Going from zero ADRs to eight in a single session is a significant knowledge capture moment. These documents will pay dividends the next time someone asks "why does it work this way?"
Dependency Updates
We also rolled forward several key dependencies today:
- Vite 8 and plugin-react 6 — keeping the frontend build toolchain current.
- Ollama 0.6 and LangChain 1 — AI integration libraries bumped to latest stable.
- sentence-transformers and transformers — Python AI requirements updated.
- laravel/tinker 3.0.0 — bumped from 2.11.1.
None of these are risky upgrades in isolation, but doing them together while CI is green (rather than red) makes it much easier to catch any regressions they introduce.
What's Next
With CI green and a solid synthetic dataset in hand, the immediate priorities are:
- OMOP ETL validation — run the AtlanticHealth synthetic cohort through the Morpheus OMOP conversion pipeline and validate concept mapping coverage.

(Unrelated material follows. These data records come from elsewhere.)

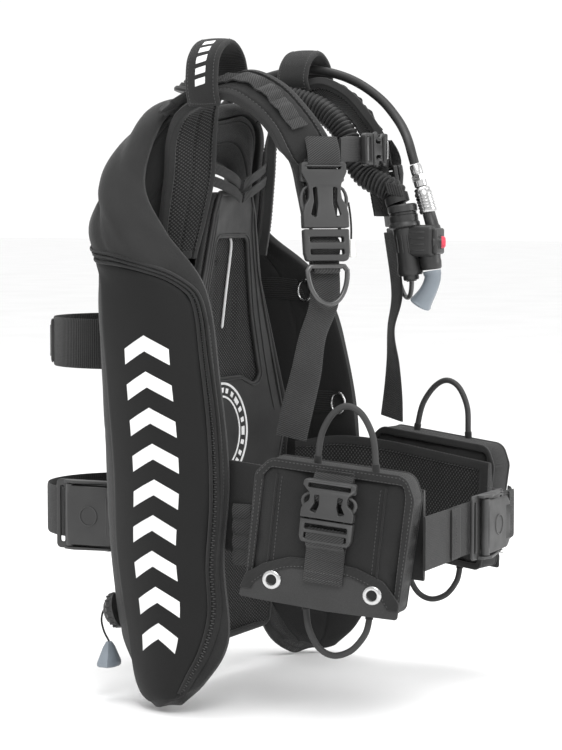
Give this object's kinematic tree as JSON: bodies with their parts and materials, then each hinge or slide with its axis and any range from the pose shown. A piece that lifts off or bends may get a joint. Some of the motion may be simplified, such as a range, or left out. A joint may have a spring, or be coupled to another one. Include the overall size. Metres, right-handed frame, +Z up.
{
  "type": "buoyancy compensator vest",
  "caption": "Back-inflating diving buoyancy vest with padded shoulder straps, waist pockets, chest and waist buckles, cylinder bands, corrugated inflator hose and dump valves.",
  "frame": {"origin": "centre of the back plate's flat rear face, where the air cylinder rests", "axes": "+Z up along the wearer's spine, +Y backwards towards the cylinder, +X to the wearer's left"},
  "size_m": [0.3934, 0.4892, 0.6391],
  "materials": {
    "shell_cloth": "smooth coated nylon cloth",
    "pad_mesh": "spacer mesh over foam",
    "strap_nylon": "padded nylon, bound edges",
    "webbing": "ribbed nylon webbing",
    "coated_flap": "rubberised cloth",
    "moulded_plastic": "moulded acetal, satin",
    "hose_rubber": "satin rubber",
    "steel": "bright stainless steel",
    "grey_pull": "pale bluish grey",
    "red_key": "red"
  },
  "bodies": {
    "vest": {"accessory_loop_left_lower": "hose_rubber", "accessory_loop_left_upper": "hose_rubber", "accessory_loop_right_lower": "hose_rubber", "accessory_loop_right_upper": "hose_rubber", "air_cell": "shell_cloth", "back_frame": "moulded_plastic", "back_pad": "pad_mesh", "back_plate": "moulded_plastic", "corrugated_hose": "hose_rubber", "grommet_left_front": "steel", "grommet_left_rear": "steel", "grommet_right_front": "steel", "grommet_right_rear": "steel", "hose_elbow": "hose_rubber", "hose_loop_left": "strap_nylon", "hose_loop_right": "strap_nylon", "inflator_body": "moulded_plastic", "lp_fitting": "steel", "lp_hose": "hose_rubber", "mouthpiece": "grey_pull", "pocket_buckle_left": "moulded_plastic", "pocket_buckle_right": "moulded_plastic", "pocket_flap_left": "coated_flap", "pocket_flap_right": "coated_flap", "rear_dump_valve": "moulded_plastic", "shoulder_buckle_left": "moulded_plastic", "shoulder_buckle_right": "moulded_plastic", "shoulder_strap_left": "strap_nylon", "shoulder_strap_right": "strap_nylon", "shoulder_webbing_left": "webbing", "shoulder_webbing_right": "webbing", "sternum_buckle": "moulded_plastic", "sternum_strap_left": "webbing", "sternum_strap_right": "webbing", "tank_band_lower": "webbing", "tank_band_upper": "webbing", "tank_buckle_frame": "moulded_plastic", "waist_belt_left": "webbing", "waist_belt_right": "webbing", "waist_buckle_frame": "moulded_plastic", "waist_pad_left": "pad_mesh", "waist_pad_right": "pad_mesh", "weight_pocket_left": "shell_cloth", "weight_pocket_right": "shell_cloth"},
    "right_chest_latch": {"shoulder_latch_right": "moulded_plastic"},
    "right_d_ring": {"d_ring_right": "steel"},
    "left_chest_latch": {"shoulder_latch_left": "moulded_plastic"},
    "left_d_ring": {"d_ring_left": "steel"},
    "breast_latch": {"sternum_latch": "moulded_plastic"},
    "right_pocket_latch": {"pocket_latch_right": "moulded_plastic"},
    "left_pocket_latch": {"pocket_latch_left": "moulded_plastic"},
    "waist_lever": {"waist_buckle_lever": "moulded_plastic"},
    "cylinder_lever": {"tank_buckle_lever": "moulded_plastic"},
    "inflate_key": {"inflate_button": "red_key"},
    "deflate_key": {"deflate_button": "moulded_plastic"},
    "coupling_sleeve": {"coupling_collar": "steel"},
    "rear_dump_pull": {"rear_dump_cord": "webbing", "rear_dump_knob": "grey_pull"},
    "shoulder_dump_pull": {"shoulder_dump_cord": "webbing", "shoulder_dump_knob": "grey_pull"}
  },
  "joints": [
    {"name": "right_chest_clip", "type": "slide", "parent": "vest", "child": "right_chest_latch", "axis": [-0.096, -0.0994, -0.9904], "range_m": [0, 0.028]},
    {"name": "right_d_ring_swing", "type": "hinge", "parent": "right_chest_latch", "child": "right_d_ring", "pos_m": [-0.09114, -0.18229, 0.11148], "axis": [-0.7195, 0.6945, 0], "range_deg": [0, 75]},
    {"name": "left_chest_clip", "type": "slide", "parent": "vest", "child": "left_chest_latch", "axis": [0.096, -0.0994, -0.9904], "range_m": [0, 0.028]},
    {"name": "left_d_ring_swing", "type": "hinge", "parent": "left_chest_latch", "child": "left_d_ring", "pos_m": [0.09114, -0.18229, 0.11148], "axis": [-0.7195, -0.6945, 0], "range_deg": [0, 75]},
    {"name": "breast_clip", "type": "slide", "parent": "vest", "child": "breast_latch", "axis": [-1, 0, 0], "range_m": [0, 0.018]},
    {"name": "right_pocket_clip", "type": "slide", "parent": "vest", "child": "right_pocket_latch", "axis": [-0.0166, 0.1068, -0.9941], "range_m": [0, 0.026]},
    {"name": "left_pocket_clip", "type": "slide", "parent": "vest", "child": "left_pocket_latch", "axis": [0.0166, 0.1068, -0.9941], "range_m": [0, 0.026]},
    {"name": "waist_lever_hinge", "type": "hinge", "parent": "vest", "child": "waist_lever", "pos_m": [-0.0145, -0.314, -0.138], "axis": [0, 0, -1], "range_deg": [0, 105]},
    {"name": "cylinder_lever_hinge", "type": "hinge", "parent": "vest", "child": "cylinder_lever", "pos_m": [-0.095, 0.0995, -0.14], "axis": [0, 0, -1], "range_deg": [0, 105]},
    {"name": "inflate_press", "type": "slide", "parent": "vest", "child": "inflate_key", "axis": [-0.44, 0.898, 0], "range_m": [0, 0.003], "stiffness_N_per_m": 500},
    {"name": "deflate_press", "type": "slide", "parent": "vest", "child": "deflate_key", "axis": [-0.015, 0.1351, 0.9907], "range_m": [0, 0.004], "stiffness_N_per_m": 400},
    {"name": "coupling_pull", "type": "slide", "parent": "vest", "child": "coupling_sleeve", "axis": [0, 0.3, 0.9539], "range_m": [0, 0.004], "stiffness_N_per_m": 600},
    {"name": "rear_dump_slide", "type": "slide", "parent": "vest", "child": "rear_dump_pull", "axis": [0, 0, -1], "range_m": [0, 0.01], "stiffness_N_per_m": 400},
    {"name": "shoulder_dump_slide", "type": "slide", "parent": "vest", "child": "shoulder_dump_pull", "axis": [0, 0, -1], "range_m": [0, 0.01], "stiffness_N_per_m": 400}
  ]
}
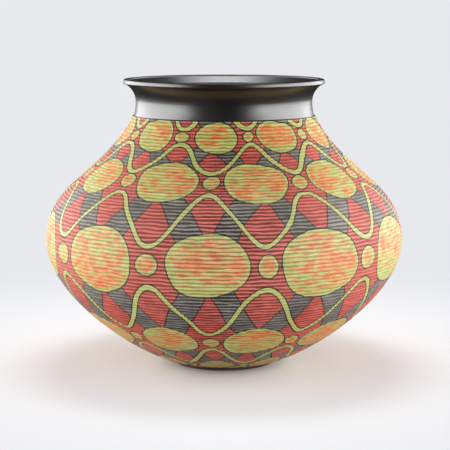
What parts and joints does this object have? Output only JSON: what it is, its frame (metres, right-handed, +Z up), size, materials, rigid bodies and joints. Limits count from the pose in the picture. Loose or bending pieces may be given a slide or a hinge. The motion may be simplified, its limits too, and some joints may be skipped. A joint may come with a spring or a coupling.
{
  "type": "corrugated water jar",
  "caption": "Wide-bellied ceramic water jar with a finely corrugated, slip-painted wall, a short burnished neck with a flared lip, and a low foot. Open at the top.",
  "frame": {"origin": "on the jar's axis, in the plane that the foot rests on", "axes": "+Z up along the jar's axis; -Y faces the viewer of the front, and +X is on the viewer's right"},
  "size_m": [0.32, 0.32, 0.2557],
  "materials": {
    "painted_slip": "matte coloured slips over a ribbed wall, cut back to dark clay in the grooves",
    "burnished_clay": "dark brown-black clay, burnished to a soft gloss",
    "bare_clay": "matte, unglazed"
  },
  "bodies": {
    "root": {"foot_ring": "bare_clay", "floor_disc": "bare_clay", "lower_wall": "painted_slip", "shoulder_wall": "painted_slip", "neck_collar": "burnished_clay", "rim_lip": "burnished_clay"}
  },
  "joints": []
}
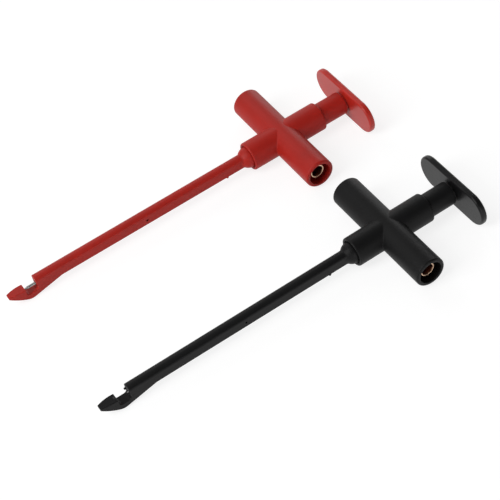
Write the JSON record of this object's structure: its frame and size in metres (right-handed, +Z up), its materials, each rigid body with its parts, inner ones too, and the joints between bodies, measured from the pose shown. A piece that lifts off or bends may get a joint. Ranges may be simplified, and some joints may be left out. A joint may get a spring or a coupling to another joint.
{
  "type": "hook probe pair",
  "caption": "Red and black insulation-piercing hook probes with cross-shaped grips, shrouded test-lead sockets, long hooked shafts and sprung thumb plates.",
  "frame": {"origin": "middle of the pair's outline at the level of the surface that it lies on", "axes": "+X from the hooks to the thumb plates, +Y from the black probe to the red one, +Z up, out of the hooks' mouths"},
  "size_m": [0.1566, 0.117, 0.0138],
  "materials": {
    "red_plastic": "satin moulded nylon, red all through",
    "black_plastic": "satin moulded nylon, black all through",
    "gold_plate": "turned and thinly gold plated, bright",
    "brass": "turned, dull inside the grip",
    "steel": "ground needle and drawn spring wire"
  },
  "bodies": {
    "grips": {"red_cross_body": "red_plastic", "red_socket_contact": "gold_plate", "red_cross_pin": "brass", "red_tail_insert": "brass", "red_needle_rod": "brass", "red_needle": "steel", "red_spring_seat": "brass", "red_return_spring": "steel", "black_cross_body": "black_plastic", "black_socket_contact": "gold_plate", "black_cross_pin": "brass", "black_tail_insert": "brass", "black_needle_rod": "brass", "black_needle": "steel", "black_spring_seat": "brass", "black_return_spring": "steel"},
    "red_plunger": {"red_hook_shaft": "red_plastic", "red_plunger_tube": "red_plastic", "red_thumb_plate": "red_plastic"},
    "black_plunger": {"black_hook_shaft": "black_plastic", "black_plunger_tube": "black_plastic", "black_thumb_plate": "black_plastic"}
  },
  "joints": [
    {"name": "red_plunger_slide", "type": "slide", "parent": "grips", "child": "red_plunger", "axis": [-0.9999, 0, -0.0125], "range_m": [0, 0.0102], "stiffness_N_per_m": 350, "springref_m": -0.006, "deforming": ["red_return_spring"]},
    {"name": "black_plunger_slide", "type": "slide", "parent": "grips", "child": "black_plunger", "axis": [-0.9999, 0, -0.0125], "range_m": [0, 0.0102], "stiffness_N_per_m": 350, "springref_m": -0.006, "deforming": ["black_return_spring"]}
  ]
}
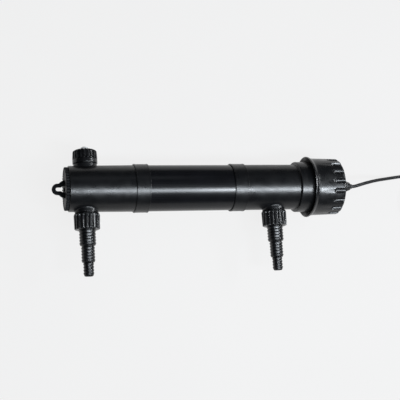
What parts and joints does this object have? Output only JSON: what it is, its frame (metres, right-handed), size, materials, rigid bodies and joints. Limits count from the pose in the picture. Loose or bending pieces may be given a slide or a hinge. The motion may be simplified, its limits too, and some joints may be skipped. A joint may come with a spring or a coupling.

- Test coverage growth — 147 new tests is a great start from 6%, but we want to reach a meaningful floor (targeting 40%+) before the next major feature push.
- PHPStan baseline reduction — the 31 known errors in the baseline are technical debt. Now that CI is stable, we can chip away at these systematically.
- Investigation module hardening — the TypeScript fixes today were correctness patches; a deeper review of the investigation module's data flow is warranted.
Today was a grind in the best sense — the kind of session where you clear out months of accumulated friction and leave the codebase meaningfully better for everyone who touches it next.